For now, Duterte is riding sky-high approval ratings, and a sizable majority of Philippine lawmakers defected to his ruling coalition shortly after the election. He has also gained the support of establishment power brokers such as the Marcos family. But the relative stability of the past decade is still a rarity in Philippine politics, and the office of the president remains a precarious one. Since the fall of longtime strongman Ferdinand Marcos in 1986, presidents have routinely stared down coup plots, grappled with the judiciary and the oligarchs, and seen their agendas succumb to popular unrest.
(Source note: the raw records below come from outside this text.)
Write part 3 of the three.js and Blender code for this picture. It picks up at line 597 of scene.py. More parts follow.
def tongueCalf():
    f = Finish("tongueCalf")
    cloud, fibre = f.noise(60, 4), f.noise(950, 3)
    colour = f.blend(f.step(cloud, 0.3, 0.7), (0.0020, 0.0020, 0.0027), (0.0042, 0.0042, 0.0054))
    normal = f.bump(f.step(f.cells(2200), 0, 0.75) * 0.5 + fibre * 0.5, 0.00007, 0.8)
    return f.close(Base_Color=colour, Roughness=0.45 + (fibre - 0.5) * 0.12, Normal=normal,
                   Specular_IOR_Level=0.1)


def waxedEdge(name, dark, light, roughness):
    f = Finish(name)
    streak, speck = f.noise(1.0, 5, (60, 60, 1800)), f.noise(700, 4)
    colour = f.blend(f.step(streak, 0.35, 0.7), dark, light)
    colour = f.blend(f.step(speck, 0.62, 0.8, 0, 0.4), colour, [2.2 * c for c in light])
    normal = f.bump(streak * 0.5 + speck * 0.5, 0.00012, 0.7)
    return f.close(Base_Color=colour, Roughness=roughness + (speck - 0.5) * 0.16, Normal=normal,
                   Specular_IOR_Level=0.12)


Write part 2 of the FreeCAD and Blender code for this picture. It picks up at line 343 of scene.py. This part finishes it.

Any substantial loss of public support — say, if Duterte's agenda fails to produce sustained and more equitable economic growth — would once again expose the underlying power dynamics in the capital, threatening, at minimum, the most ambitious parts of Duterte's agenda. Governing by force of personality will not prove sustainable if it is not accompanied by the development of credible institutions. And an embattled central government in Manila will not be able to fulfill its geopolitical imperatives in the outlying regions. The sources of the country's deeply ingrained unruliness will not go quietly.